Pose with one of several statues across campus that embody the university’s unique mascot, the Gorilla! The mascot dates to 1920 and at the time was slang for “roughnecks.” Today, it represents a symbol of strength. 

The Wooster Gorilla, an iconic fiberglass sculpture created in 1965 by the late Larry Wooster, an art instructor, can be seen on the south side of the Overman Student Center facing what is referred to as “The Oval.” 

Champions Plaza boasts an enormous bronze Gorilla statue by Tom Corbin. It’s the centerpiece of Champions Plaza in Gorilla Village east of Carnie Smith Stadium and is one of the most visited and photographed places on campus. 

The PSU Veterans Memorial  

It features a half-sized replica of the Vietnam Memorial Wall in Washington, D.C., and more than 3,400 engraved granite pavers, 50 state flags, a reflecting pool, and an eternal flame. The 250-seat amphitheater is a venue for special events including university-hosted Memorial Day and Veterans Day ceremonies in collaboration with the PSU Military Science Department and ROTC. It is open to the public 24 hours a day, year-round.  

Public art 

“The Night Song,” a bronze sculpture by award-winning artist Joe Beeler, faces Overman Student Center near Porter Hall, while his sculpture “The Healer” is at the entrance to the Bryant Student Health Center. 

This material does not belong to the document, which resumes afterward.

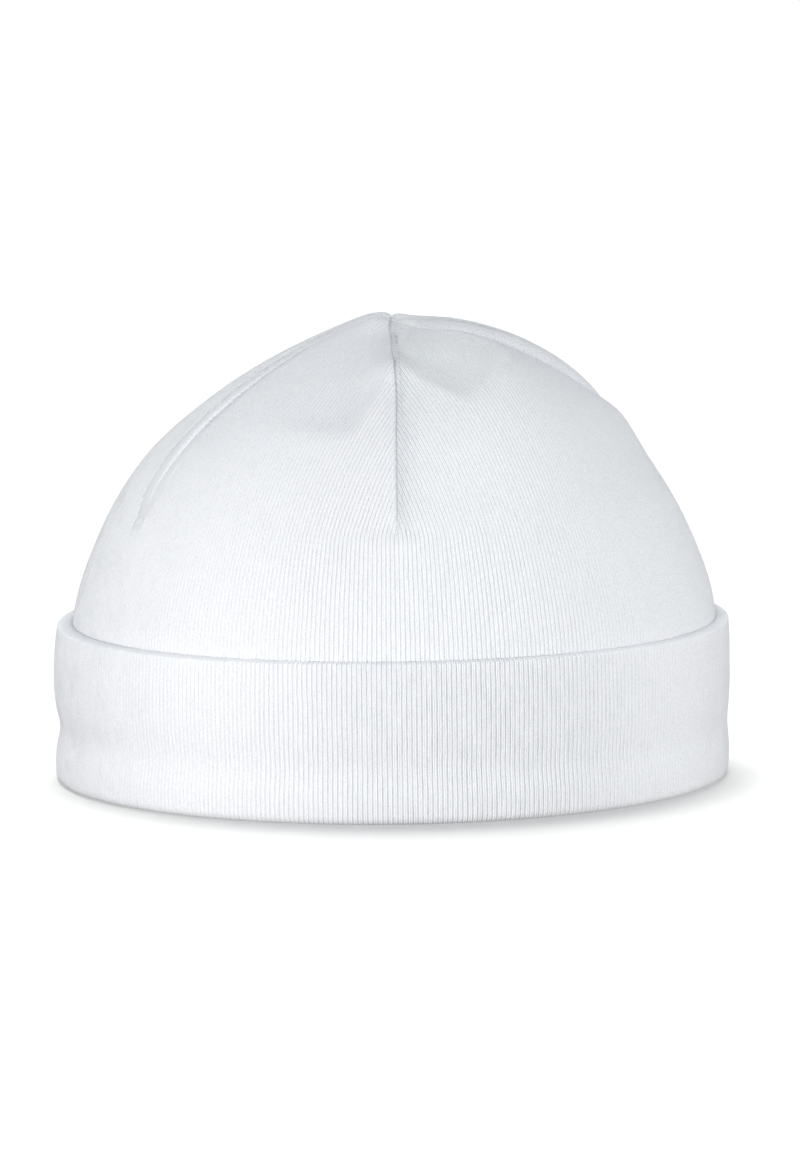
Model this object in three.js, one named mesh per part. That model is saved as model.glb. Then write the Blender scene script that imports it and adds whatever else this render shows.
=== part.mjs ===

Porter Hall is home to two galleries, the Harry Krug Gallery and the University Gallery, both of which offer frequent exhibitions and artist receptions throughout the year.  

Timmons Chapel, which overlooks the picturesque University Lake, is beloved as a setting for special occasions, from weddings to the annual Christmas Concert held since 1968. The gothic design features stone walls, a slate roof, bronze bells cast in Holland, and a pipe organ. Take a walk across the lake on a bridge to see the “Galloping Horse of Gansu," a larger-than-life bronze piece. It's a reproduction of an ancient Chinese sculpture made during the Han Dynasty (206 BC to 220 AD) and was a 100th birthday gift to the University from a dignitary in China.  

Two paintings by master artist Birger Sandzen are on permanent display in the lobby of McCray Hall, PSU's historic music building.  

"Beethoven," by Andy Warhol, is on permanent display on the second floor of the Bicknell Family Center for the Arts, a $33 million performance space. While visiting the center, be certain to take in the exhibit on display in the art gallery: currently, it’s a retrospective collection of photographs marking the end of Dr. Steve Scott’s 13-year presidency. 

The Centennial mural by artist Mark Switlik graces the north side of Mitchell Hall in the courtyard of Lindburg Plaza at the south edge of campus.  


Pittsburg State also has a presence at Fourth and Broadway, where the university collaborated with the City of Pittsburg and the Vecino Group on an innovative mixed-use space developed in the town’s most historic buildings. It’s called Block22, and parts are open to the public: the restaurants TOAST and Brick+Mortar Social House, which serve lunch and dinner, and Root Coffeehouse & Creperie, which also has locally made art and locally grown plants for sale. 

Beyond Pittsburg State 

In Bourbon County, visit the Fort Scott National Historic Site and National Cemetery, the Lowell Milken Center for Unsung Heroes, and the Gordon Parks Museum. 

In Cherokee County, visit Big Brutus, mined land wildlife areas, Schermerhorn Park, Tow Mater at Cars on the Route, and Historic Route 66.  

In Crawford County, find an eclectic mix of diners and restaurants including several that serve the area’s famous fried chicken, parks, Kiddieland amusement park, microbreweries, boutiques and bookstores, mined land wildlife areas, and museums.